Tlaib, proudly told Reuters that his niece “stood against Trump” at a time when “even our Arab leaders are unwilling to face (him).”

Her “election is seen as a glimmer of hope in a very dark chapter in the Palestinian people’s history,” he added.

In the Israeli press, Jared Polis’ election as Colorado’s first openly gay and first Jewish governor made the biggest splash, mostly in headlines shared with Tlaib.

“They Made History” Mako news outlet ran as their headline. “Openly Gay Governor, First Muslim Woman in Congress.”

Haaretz, the only Hebrew-language Israeli newspaper that covered the midterms closely, noted that the new House of Representatives will elevate three Jewish men, veteran legislators, to crucial leadership roles. New Yorker Eliot Engel is poised to chair the House Foreign Affairs Committee. Jerry Nadler of New York and Adam Schiff of California are expected to accede to the chairmanships of the Judiciary Committee and the Intelligence Committee, respectively. “Their rise to power is going to turn into a major headache for the Trump administration,” Haaretz predicts.
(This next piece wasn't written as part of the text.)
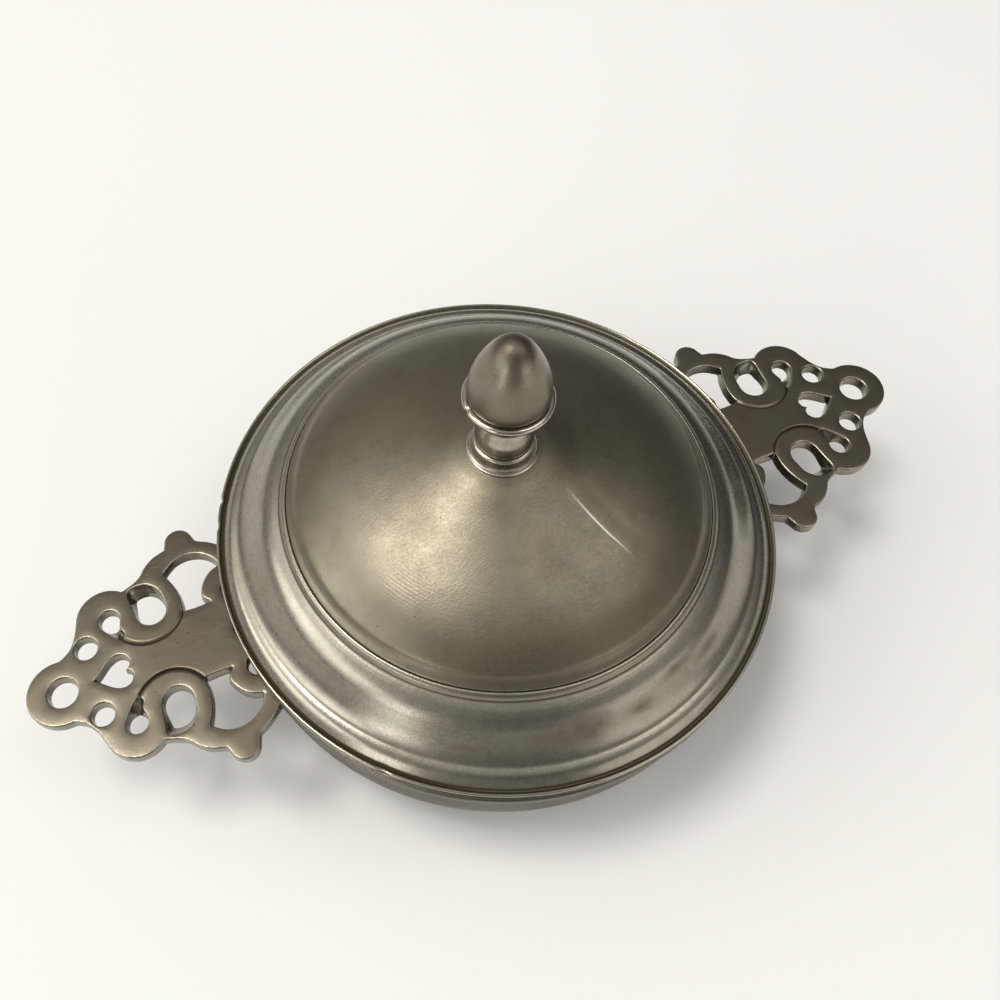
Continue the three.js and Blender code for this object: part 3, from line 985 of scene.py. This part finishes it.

In Kenya, locals who run the massive Dadaab refugee camp, largely populated by Somalis, cheered Ilhan Omar’s victory in Minnesota, with local newspapers noting that the democratic senator elect had lived at the Dadaab refugee camp in Kenya for four years “and could not even speak English at the time she relocated to the U.S.”

In an article titled “Diversity, Division and Dismay,” Fortune Magazine rounded up reaction in Asia. “China Daily focused on voter dissatisfaction and the Democrats’ newly-won ability to investigate the administration.”

They also quoted the South China Morning Post’s interview with Eurasia Group president Ian Bremmer, who called Trump “besieged” and warned that he was now “likely to act more erratically, more aggressively and potentially more dangerously for your part of the world.”